Moving Beyond the Limitations of Static Session Lifetimes
For decades, the standard approach to access management has relied on issuing tokens with fixed expiration times. This was acceptable when human users logged in for a standard eight-hour workday from a known corporate network. Autonomous agents fundamentally break this outdated model. A machine learning agent might need to scrape databases, process financial records, or update core infrastructure around the clock. Granting a long-lived token to an autonomous system introduces an unacceptable level of risk to your business operations.
Continuous Access Evaluation Protocol (CAEP) is a modern security standard built to solve this exact problem. It allows identity providers to communicate security events to service providers instantly. Instead of waiting for a long-lived token to expire, CAEP enables immediate action. If a system detects abnormal reasoning drift, unauthorized data access, or account compromise, the protocol triggers an automated kill switch. This instantly revokes the agent’s access tokens. Your organization can finally move past the limitations of static session lifetimes and embrace a highly responsive, dynamic security posture.
Technical Architecture and Core Logic
CAEP fundamentally shifts how systems handle authorization. It replaces periodic checks with an event-driven trust model. This ensures that every active session remains secure from the moment it begins until it ends, dramatically reducing your exposure to costly security breaches.

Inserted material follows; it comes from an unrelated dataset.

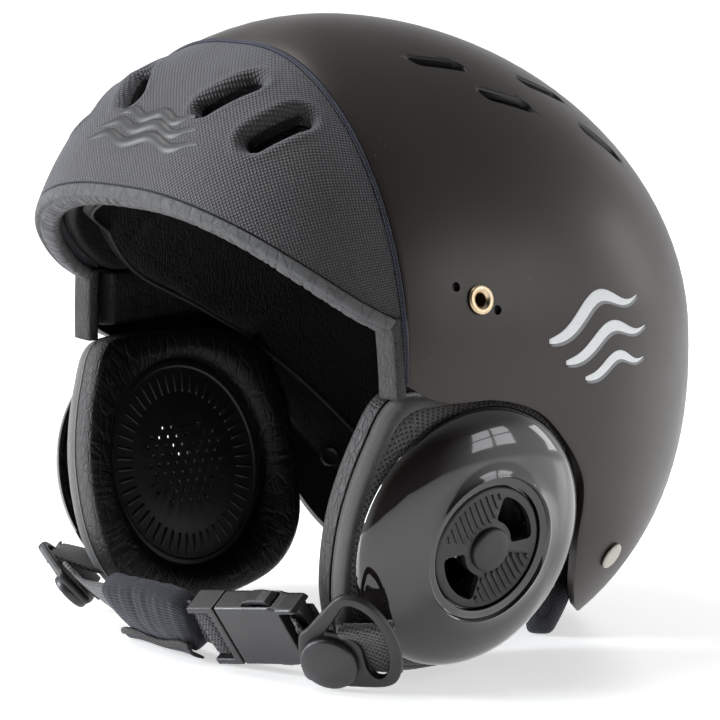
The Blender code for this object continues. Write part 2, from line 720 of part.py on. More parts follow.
def make_adjusters(materials, strap):
    """Ring that takes the pad's mesh tab, with a round thumb disc over its lower corner."""
    for side, tag in SIDES:
        centre, axes = adjuster_frame(side)
        ring = plate(mm(RING_OUTLINE), -1.5 * MM, 1.5 * MM, mm(RING_HOLE))
        vertices = in_frame(ring[0], centre, axes)
        body = mesh_object("strap_adjuster_" + tag, vertices, ring[1], materials["plastic"],
                           strap, mm(STRAP_HINGE))
        disc = turned(mm([(0, 1.2), (9.9, 1.2), (10.5, 2), (10.5, 3.8), (9.6, 4.6), (0, 5.1)]),
                      28, hole=False)
        thumb = mesh_object("thumb_disc_" + tag, in_frame(disc[0], centre, axes), disc[1], None,
                            strap, mm(STRAP_HINGE))
        cut(body, thumb, "UNION")


def ribbon(path, across, width, thickness):
    """A flat band along a path; `across` gives the direction of its width at each point."""
    tangents = np.gradient(path, axis=0)
    sections = []
    for point, tangent, side in zip(path, tangents, across):
        tangent = unit(tangent)
        side = unit(side - tangent * (side @ tangent))
        face = np.cross(tangent, side)
        sections.append([point + side * u * width / 2 + face * v * thickness / 2
                         for u, v in ((1, 1), (-1, 1), (-1, -1), (1, -1))])
    return skin(sections)


def make_tabs(materials, strap):
    """Mesh tabs that hang the adjusters on the ear pads."""
    route = mm([(6.5, 24.5, -12), (9, 19.5, -7.5), (10.5, 13, -4.2), (10.3, 6, -3.3), (9.5, 0, -3.3)])
    for side, tag in SIDES:
        centre, axes = adjuster_frame(side)
        path = in_frame(route, centre, axes)
        across = np.repeat(axes[:1], len(path), axis=0)
        vertices, faces = ribbon(path, across, TAB_WIDTH, 2 * MM)
        mesh_object("strap_tab_" + tag, vertices, faces, materials["mesh"], strap,
                    mm(STRAP_HINGE))


BUCKLE_ORIGIN = (38.5, -74.9, 15.8)  # middle of the face where plug and socket meet
BUCKLE_ALONG = (0.968, 0.215, 0.129)
BUCKLE_HALF_WIDTH = 13.5
BUCKLE_HALF_THICK = 5.2


def tilted_axes(along, tilt=STRAP_TILT):
    """Along the strap, across it (upwards), and out of its face."""
    along = unit(along)
    level = unit((along[1], -along[0], 0.0))
    face = level * math.cos(tilt) - np.array([0, 0, math.sin(tilt)])
    face = unit(face - along * (face @ along))
    across = np.cross(face, along)
    if across[2] < 0:
        across = -across
    return np.array([along, across, face])


def buckle_point(along, across, face):
    """A point in buckle coordinates (millimetres) to helmet coordinates."""
    return in_frame(mm((along, across, face)), mm(BUCKLE_ORIGIN), tilted_axes(BUCKLE_ALONG))


def buckle_body(name, outline, bottom, top, material, strap, hole=None, origin=STRAP_HINGE):
    vertices, faces = plate(mm(outline), bottom * MM, top * MM, None if hole is None else mm(hole))
    vertices = in_frame(vertices, mm(BUCKLE_ORIGIN), tilted_axes(BUCKLE_ALONG))
    return mesh_object(name, vertices, faces, material, strap, mm(origin))


def buckle_block(name, start, end, half_width, bottom, top, strap):
    """A guide block in buckle coordinates, for a cut or a union."""
    outline = ((start, -half_width), (start, half_width), (end, half_width), (end, -half_width))
    return buckle_body(name, outline, bottom, top, None, strap)


def make_buckle(materials, strap):
    w, h = BUCKLE_HALF_WIDTH, BUCKLE_HALF_THICK
    plastic = materials["plastic"]
    socket_outline = ((0.3, -w), (0.3, w), (26, w), (29, w - 1), (36.5, w - 1), (38, w - 2.5),
                      (38, 2.5 - w), (36.5, 1 - w), (29, 1 - w), (26, -w))
    socket = buckle_body("buckle_socket", socket_outline, -h, h, plastic, strap)
    tools = [buckle_block("socket_cavity", -2, 27.5, 11.4, -3.6, 3.6, strap),
             buckle_block("socket_windows", 13, 26.6, 18, -3.9, 3.9, strap),
             buckle_block("socket_slot", 30, 34.2, 10.6, -9, 9, strap),
             buckle_block("bar_front", 29.9, 40, 10.6, 2.2, 9, strap),
             buckle_block("bar_rear", 29.9, 40, 10.6, -9, -2.2, strap)]
    for tool in tools:
        cut(socket, tool)

    fork = ((-13, w - 2.6), (-12.5, w), (-0.2, w), (-0.2, -w), (-12.5, -w), (-13, 2.6 - w),
            (-3.4, 2.6 - w), (-3.4, w - 2.6))
    plug = buckle_body("buckle_plug", fork, -h, h, plastic, strap)
    bar = buckle_block("plug_bar", -9, -7, w - 1, -1, 1, strap)
    tongue = buckle_block("plug_tongue", -2, 21, 2, -1.6, 1.6, strap)
    for part in (bar, tongue):
        cut(plug, part, "UNION")
    for sign, tag in ((1, "upper"), (-1, "lower")):
        outline = [(0.3, 7.4), (0.3, 10.6), (11, 10.8), (13.4, 11), (13.6, 14.6), (20, 15),
                   (26, 13.4), (25.6, 9.4), (21, 8.2), (10, 7.6)]
        outline = [(x, sign * y) for x, y in outline]
        hinge = buckle_point(0, sign * 9, 0) / MM
        pivot = empty("prong_pivot_" + tag, strap, Vector(mm(hinge) - mm(STRAP_HINGE)))
        prong = buckle_body("buckle_prong_" + tag, outline, -3.2, 3.2, plastic, pivot,
                            origin=hinge)
        eye = [(19.8 + x, sign * (11.8 + y)) for x, y in capsule(7.2, 3)]
        cut(prong, buckle_body("prong_eye_" + tag, eye, -6, 6, None, pivot, origin=hinge))


CHIN_PATH = ((23.5, -77.6, 14.8), (17, -78.3, 15.7), (8, -78.8, 16.2), (-5, -78.6, 16),
             (-20, -77.4, 14.8), (-38, -74, 12.8), (-52, -70.4, 11.4), (-64, -67.8, 12))


def strap_directions(path):
    """Width direction and face direction along a strap path."""
    across, faces = [], []
    for point, tangent in zip(path, np.gradient(path, axis=0)):
        share = np.clip((20 * MM - point[0]) / (80 * MM), 0, 1)
        tilt = STRAP_TILT + (FAR_TILT - STRAP_TILT) * share
        axes = tilted_axes(tangent if tangent[0] > 0 else -tangent, tilt)
        across.append(axes[1])
        faces.append(axes[2])
    return np.array(across), np.array(faces)


def end_behind_adjuster(side):
    """Where the webbing's end is held behind the adjuster's plate."""
    centre, axes = adjuster_frame(side)
    return in_frame(mm([(-7, 0, -4.5), (-2, 0, -3)]), centre, axes), axes[1]


def buckle_loop(points):
    """Webbing around a bar of the buckle, with the direction of its width."""
    loop = np.array([buckle_point(*point) for point in points])
    return loop, np.repeat(tilted_axes(BUCKLE_ALONG)[1:2], len(loop), axis=0)


def make_webbing(materials, strap):
    loop, loop_across = buckle_loop([(-12, 0, -2.6), (-8, 0, -2.6), (-5.8, 0, -1.7), (-5.1, 0, 0),
                                     (-5.8, 0, 1.7), (-8, 0, 2.6), (-11.5, 0, 2.6)])
    path = smooth_line(mm(CHIN_PATH), 20)
    across, _ = strap_directions(path)
    end, end_up = end_behind_adjuster(-1)
    path = np.concatenate([loop, path, end])
    across = np.concatenate([loop_across, across, np.repeat(end_up[None, :], 2, axis=0)])
    vertices, faces = ribbon(path, across, STRAP_WIDTH, STRAP_THICK)
    mesh_object("chin_webbing", vertices, faces, materials["webbing"], strap, mm(STRAP_HINGE))

    loop, loop_across = buckle_loop([(38.5, 0, -3.6), (34.8, 0, -3.6), (32.6, 0, -2.4), (31.8, 0, 0),
                                     (32.7, 0, 2.4), (34.6, -0.7, 3.9), (36.4, -2, 5.7)])
    end, end_up = end_behind_adjuster(1)
    loop_across[-1] += end_up
    path = np.concatenate([loop, end])
    across = np.concatenate([loop_across, np.repeat(end_up[None, :], 2, axis=0)])
    vertices, faces = ribbon(path, across, STRAP_WIDTH - 4 * MM, STRAP_THICK)
    mesh_object("socket_webbing", vertices, faces, materials["webbing"], strap, mm(STRAP_HINGE))


def make_chin_pad(materials, strap):
    """Ribbed sleeve on the webbing, and the binding along its lower front edge."""
    whole = smooth_line(mm(CHIN_PATH), 60)
    path = smooth_line([p for p in whole if -30 * MM < p[0] < 20.5 * MM], 12)
    across, faces_out = strap_directions(path)
    outer = mm([(-15.5, -4), (-15.5, 3.5), (-12, 5.5), (0, 6.5), (11, 5.6), (14, 2.5), (14, -2.5),
                (11, -5), (0, -5.6), (-12, -5.4)])
    inner = mm([(-11.5, -2.8), (-11.5, 2.8), (-8, 3.2), (0, 3.2), (8, 3.2), (11.5, 2.8),
                (11.5, -2.8), (8, -3.2), (0, -3.2), (-8, -3.2)])
    rings = []
    narrower = np.linspace(0.86, 1, len(path))
    for profile, widths in ((outer, narrower), (inner, np.ones(len(path)))):
        rings.append([[point + side * u * width + face * v for u, v in profile]
                      for point, side, face, width in zip(path, across, faces_out, widths)])
    outside, inside = (np.array(ring) for ring in rings)
    vertices, faces = two_sided(outside, inside, wraps=True)
    mesh_object("chin_pad", vertices, faces, materials["ribbed"], strap, mm(STRAP_HINGE))

    binding = []
    for k, (point, side, face) in enumerate(zip(path, across, faces_out)):
        wave = 1.3 * MM * math.sin(2 * math.pi * k / (len(path) - 1) + 1.2)
        middle = point + side * (wave - 7.5 * MM) + face * 8.3 * MM
        binding.append([middle + side * 1.5 * MM * math.cos(t) + face * 1.2 * MM * math.sin(t)
                        for t in np.linspace(0, 2 * math.pi, 6, endpoint=False)])
    vertices, faces = skin(binding)
    mesh_object("chin_pad_binding", vertices, faces, materials["trim"], strap, mm(STRAP_HINGE))


def make_strap(materials, helmet):
    strap = empty("chin_strap_hinge", helmet, Vector(mm(STRAP_HINGE)))
    make_adjusters(materials, strap)
    make_tabs(materials, strap)
    make_buckle(materials, strap)
    make_webbing(materials, strap)
    make_chin_pad(materials, strap)


def main():
    clear_scene()
    materials = make_materials()
    helmet = empty("helmet_frame", None, (0, CENTRE_Y, 0))
    shell_cutter, brow_cutter = make_cutters(helmet)
    shell = make_shell(materials, helmet)
    brow = make_brow(materials, helmet)
    make_trim(materials, helmet)
    make_piping(materials, helmet)
    liner = make_crown_liner(materials, helmet)
    make_brow_band(materials, helmet)
    make_side_liners(materials, helmet)
    make_rear_liner(materials, helmet)
    make_neck_pad(materials, helmet)
    cut(shell, shell_cutter)
    cut(liner, shell_cutter)
    cut(liner, brow_cutter)
    cut(brow, brow_cutter)
    make_fasteners(materials, helmet)
    make_snaps(materials, helmet)
    make_ears(materials, helmet)
    make_strap(materials, helmet)


main()
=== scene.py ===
"""The look of the water helmet: finely shaped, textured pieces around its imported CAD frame."""

import math
from functools import cached_property

import bmesh
import bpy
import numpy as np
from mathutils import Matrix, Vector


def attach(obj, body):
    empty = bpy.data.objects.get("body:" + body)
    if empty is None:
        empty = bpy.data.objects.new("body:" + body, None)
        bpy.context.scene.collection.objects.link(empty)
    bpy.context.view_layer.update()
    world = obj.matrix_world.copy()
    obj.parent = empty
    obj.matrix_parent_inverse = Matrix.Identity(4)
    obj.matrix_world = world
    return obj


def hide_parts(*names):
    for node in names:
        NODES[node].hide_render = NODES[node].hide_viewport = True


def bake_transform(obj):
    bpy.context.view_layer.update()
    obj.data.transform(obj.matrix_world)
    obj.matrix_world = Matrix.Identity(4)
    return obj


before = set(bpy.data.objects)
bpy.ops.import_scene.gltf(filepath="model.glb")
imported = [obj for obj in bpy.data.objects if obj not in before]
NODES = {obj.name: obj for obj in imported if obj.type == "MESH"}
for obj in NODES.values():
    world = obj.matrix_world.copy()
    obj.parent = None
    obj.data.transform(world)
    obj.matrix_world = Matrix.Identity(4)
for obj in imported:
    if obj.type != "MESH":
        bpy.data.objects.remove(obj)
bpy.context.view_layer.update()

MM = 0.001
HOME = np.array([0.0, -21.3, 0.0]) * MM   # from the helmet's own coordinates to the frame's
SIDES = ((1, "left"), (-1, "right"))

# ---- the helmet's driving dimensions, as the CAD has them ----
SHELL_CENTRE = np.array([0.0, 0.0, 113.0]) * MM
SHELL_HALF_WIDTH = 103 * MM
SHELL_FRONT, SHELL_REAR = 110.5 * MM, 142 * MM
SHELL_TOP, SHELL_BOTTOM = 118 * MM, 135 * MM
FORWARD_LEAN = 0.06
FRONT_POWER, REAR_POWER = 2.85, 2.3
TOP_POWER, BOTTOM_POWER = 1.92, 2.3
SHELL_WALL = 3.2 * MM
BROW_WALL = 6 * MM
BROW_BULGE = 3 * MM
LINER_DEPTH = 12.5 * MM
SEAM_Y = -46 * MM
SEAM_HALF_GAP = 1.3 * MM
EAR_CENTRE = (109, -13.5, 46.8)
EAR_TILT = math.radians(12)
PLATE_STRETCH = 40.2 / 35.2               # the ear plate's height over its width
STRAP_WIDTH = 20 * MM
WEBBING_THICKNESS, TAB_THICKNESS = 1.6 * MM, 1.9 * MM
STRAP_TILT, FAR_TILT = math.radians(33), math.radians(48)
FLOOR_GAP = 0.3 * MM                      # blown-up pieces and pads stay this far off the floor
PRESSURE, PUFF_FRAMES = 4.0, 20           # of the short cloth simulations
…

Real-Time Revocation Through Event-Driven Trust
The backbone of this protocol is real-time revocation. Traditional systems force service providers to blindly trust a token until the clock runs out. CAEP facilitates continuous, immediate communication between the identity provider and the service provider. The moment a threat is verified, the system revokes access rights across the entire connected ecosystem. This immediate cancellation of privileges prevents compromised agents from causing extensive operational damage.
Risk-Based Access
Security is rarely binary in modern IT environments. CAEP introduces risk-based access directly into your infrastructure. Authorization is constantly re-evaluated based on the agent’s current behavior and contextual security signals. If an autonomous agent suddenly attempts to access a highly sensitive financial database it rarely uses, the system elevates the risk score immediately. This dynamic re-evaluation ensures that trust is earned continuously rather than granted unconditionally.
Identity Drift Detection
Autonomous agents can sometimes deviate from their programmed parameters due to model hallucinations or targeted attacks. This phenomenon is known as identity drift. CAEP constantly monitors for changes in the agent’s digital footprint that suggest the model has been misaligned or the identity hijacked. By identifying these subtle deviations early, your security team can intercept compromised agents long before they execute unauthorized commands.
Dynamic Enforcement
Detecting a threat is only useful if you possess the capability to act on it. Dynamic enforcement gives you the ability to terminate active sessions immediately. You no longer have to wait for a refresh token cycle to lock an attacker out of your network. The protocol enforces security policies in real time across all connected applications, keeping your compliance audit readiness incredibly high.
The CAEP Mechanism and Workflow
Understanding how this protocol functions in a live environment is critical for IT leaders planning their security investments. The workflow follows a precise sequence of events to neutralize threats instantly and streamline IT processes.
Event Generation
The automated process begins with continuous monitoring. A security system observes the network and detects a clear anomaly. For example, an autonomous agent attempts to exfiltrate a high volume of proprietary customer records. The monitoring tool immediately flags this activity as a critical security event.
Signal Transmission
Once the event is generated, the Identity Provider (IdP) steps in to facilitate communication. The IdP creates a specific CAEP Security Event Token. It then transmits this signal securely to all connected service providers and applications where the agent currently holds an active session.
Instant Revocation
The connected services receive the security signal from the IdP. Because they adhere to the CAEP standard, they understand the command and immediately invalidate the agent’s active tokens. The service terminates the session instantly. The data exfiltration stops in its tracks, securing your assets without requiring manual intervention from a helpdesk technician.
Remediation
With the threat fully contained, the system initiates the final phase. The agent is locked out of the entire ecosystem. It cannot request new tokens or access any resources. The system holds this lockdown state until a human security administrator can perform a thorough forensic review. Once the team identifies the root cause of the abnormal behavior, they can safely restore access or decommission the agent entirely.
Key Terms Appendix
Implementing advanced security protocols requires a shared vocabulary across your organization. Here are the foundational terms you and your team need to know when discussing CAEP implementation.
- Real-time Revocation: The immediate cancellation of access rights across all connected services the moment a security event is detected.
- Zero Trust: A security framework where no entity is trusted by default. This applies even to agents or users already authenticated and operating inside the corporate network.
- Identity Provider (IdP): A centralized service that creates, maintains, and manages identity information while issuing authentication tokens to various systems.
- Session Lifetime: The duration for which a security token remains valid before it requires a refresh or forces the user to re-authenticate.